Mr. Fred G. Palmer was born in Springfield, Illinois, December 20, 1869, a son of Edwin E. and Mary A. (Prescott) Palmer. Both parents were natives of England, the father coming to America when young and the mother with her parents. The respective families located near Mount Vernon, Ohio, where Edwin E. Palmer and wife were married. Later they moved to Wisconsin, and from there went to Springfield, Illinois. During the war Edwin E. Palmer was employed as a machinist and boiler maker in the building of gun boats at Carondelet near St. Louis. While the family lived at Springfield, Illinois, they came to know Abraham Lincoln personally. Mr. Fred G. Palmer’s uncle William Prescott, who now lives at La Mesa, California, was an old time lawyer of Springfield, Illinois, at one time was associated with Lincoln in practice, served as captain of a company in the Civil war and also made a record as a judge.
Edwin E. Palmer was engaged in the boiler making trade at Springfield until 1883, in which year he sought larger opportunities at Kansas City, Kansas. He bought a small plant in Missouri, but in 1886, while building a gasometer in Salina, Kansas, the scaffold broke and precipitated him to death. His widow is still living, making her home with a daughter, Mrs.

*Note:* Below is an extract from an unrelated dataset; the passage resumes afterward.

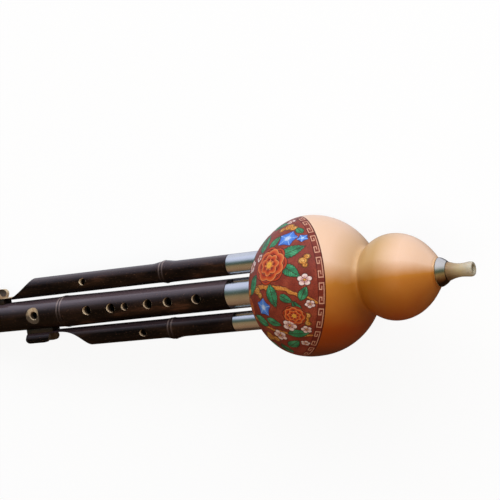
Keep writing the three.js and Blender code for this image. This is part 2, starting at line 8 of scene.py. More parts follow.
import bpy
from mathutils import Matrix, Quaternion, Vector
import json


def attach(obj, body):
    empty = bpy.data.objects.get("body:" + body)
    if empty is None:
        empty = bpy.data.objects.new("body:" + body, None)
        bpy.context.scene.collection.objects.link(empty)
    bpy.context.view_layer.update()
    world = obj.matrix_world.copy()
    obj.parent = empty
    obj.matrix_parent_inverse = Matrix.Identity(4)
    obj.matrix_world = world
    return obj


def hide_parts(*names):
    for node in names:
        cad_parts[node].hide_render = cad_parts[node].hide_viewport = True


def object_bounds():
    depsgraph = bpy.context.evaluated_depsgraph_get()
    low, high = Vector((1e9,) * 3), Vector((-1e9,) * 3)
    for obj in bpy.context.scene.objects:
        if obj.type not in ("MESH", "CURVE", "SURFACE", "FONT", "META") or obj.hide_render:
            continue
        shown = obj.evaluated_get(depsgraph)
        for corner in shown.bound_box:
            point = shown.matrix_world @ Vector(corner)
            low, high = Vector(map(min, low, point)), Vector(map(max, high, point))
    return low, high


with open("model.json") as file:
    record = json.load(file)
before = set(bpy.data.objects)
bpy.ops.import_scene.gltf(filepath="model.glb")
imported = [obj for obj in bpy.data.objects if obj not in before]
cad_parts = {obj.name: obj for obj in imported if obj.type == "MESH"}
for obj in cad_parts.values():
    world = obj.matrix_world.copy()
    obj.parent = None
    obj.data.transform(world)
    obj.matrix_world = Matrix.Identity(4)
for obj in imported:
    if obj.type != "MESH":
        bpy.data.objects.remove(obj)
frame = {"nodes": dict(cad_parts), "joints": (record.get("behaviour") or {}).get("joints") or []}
cad_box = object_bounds()
bpy.ops.object.select_all(action="DESELECT")

# Camera
# It stands above the mouthpiece end and looks down on the finger holes, with the picture's
# top towards the long drone.

mm = 0.001
joints = {joint["name"]: joint for joint in frame["joints"]}
along = Vector(joints["pipe_set_pull"]["axis"])
across = Vector((0, 1, 0))
upward = along.cross(across)
gourd_points = [vertex.co for vertex in frame["nodes"]["gourd_body"].data.vertices]
lobe_middle = max(gourd_points, key=lambda point: point.y).copy()
lobe_middle.y = 0
turn = Matrix((along, across, upward)).transposed().to_4x4()
lay = Matrix.Translation(lobe_middle) @ turn @ Matrix.Scale(mm, 4)

eye = Vector((-416.7, -77.4, 773.5))
aim = Vector((32.0, -28.35, 17.2))
roll = math.radians(-106.05)
bpy.ops.object.camera_add(location=lay @ eye)
camera = bpy.context.object
view_direction = (lay @ aim) - (lay @ eye)
camera.rotation_mode = "QUATERNION"
camera.rotation_quaternion = view_direction.to_track_quat("-Z", "Y") @ Quaternion((0, 0, 1), roll)
camera.data.lens = 100
camera.data.sensor_width = 36
camera.data.clip_start = 0.01
camera.data.clip_end = 20
scene = bpy.context.scene
scene.camera = camera
scene.view_settings.view_transform = "Standard"


# Floor and light
# A white sweep that keeps a faint shadow, a soft sky from the side of the long drone, an
# overcast top and a warm side by the short drone, which the metal sockets mirror as bands.


def paint(red, green, blue):
    """A colour as the eye reads it, 0 to 255, as the linear colour that a shader takes."""
    return tuple(
        part / 255 / 12.92 if part < 10.3 else ((part / 255 + 0.055) / 1.055) ** 2.4
        for part in (red, green, blue)
    )


class Reading:
    """One value on its way through a finish. Sums on readings add Math nodes."""

    def __init__(self, finish, socket):
        self.finish = finish
        self.socket = socket

    def math(self, operation, *others, clamp=False):
        settings = {"operation": operation, "use_clamp": clamp}
        return self.finish.node("ShaderNodeMath", settings, dict(enumerate((self, *others))))

    def flipped(self, operation, other):
        return self.finish.node("ShaderNodeMath", {"operation": operation}, {0: other, 1: self})

    def __add__(self, other):
        return self.math("ADD", other)

    def __sub__(self, other):
        return self.math("SUBTRACT", other)

    def __rsub__(self, other):
        return self.flipped("SUBTRACT", other)

    def __mul__(self, other):
        return self.math("MULTIPLY", other)

    def __truediv__(self, other):
        return self.math("DIVIDE", other)

    def __rtruediv__(self, other):
        return self.flipped("DIVIDE", other)

    def __neg__(self):
        return self.math("MULTIPLY", -1)

    def __abs__(self):
        return self.math("ABSOLUTE")

    __radd__ = __add__
    __rmul__ = __mul__

    def least(self, other):
        return self.math("MINIMUM", other)

    def most(self, other):
        return self.math("MAXIMUM", other)

    def below(self, limit, soft):
        """1 where the reading is under the limit, with an edge this soft."""
        return ((limit - self) / soft).math("ADD", 0.5, clamp=True)

    def above(self, limit, soft):
        return ((self - limit) / soft).math("ADD", 0.5, clamp=True)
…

C. M. Waldo in Kansas City, Kansas. The other children are Mr. Frank Palmer of St. Louis, and George W. Palmer of Kansas City, Kansas.
Fred G. Palmer grew up and received most of his early training in Springfield and Kansas City, Kansas. After leaving school he learned the boiler trade and worked at it as a journeyman for a number of years. At the beginning of Governor Stanley’s administration he was appointed assistant engineer of the State Penitentiary at Lansing, and held that office for six years. He then came to Kansas City, Kansas, and entered into partnership with Mr. Gilbert which in the past ten years had grown to the splendid industry now know as the Kaw Boiler Works.
On June 20, 1901, Mr. Palmer married Miss Elizabeth Churchill, daughter of Levi Churchill, a prominent citizen of Leavenworth, who was active in politics and at one time served as sheriff of that county. Mr. and Mrs. Palmer have one son, Glenn Howard, who was six years of age in 1916 and had entered school. Mr. Palmer had always been identified with the republican party, though not as a seeker for public offices. He is affiliated with the Elks and with the Modern Woodmen of America. Mrs. Palmer is a member of the Baptist Church.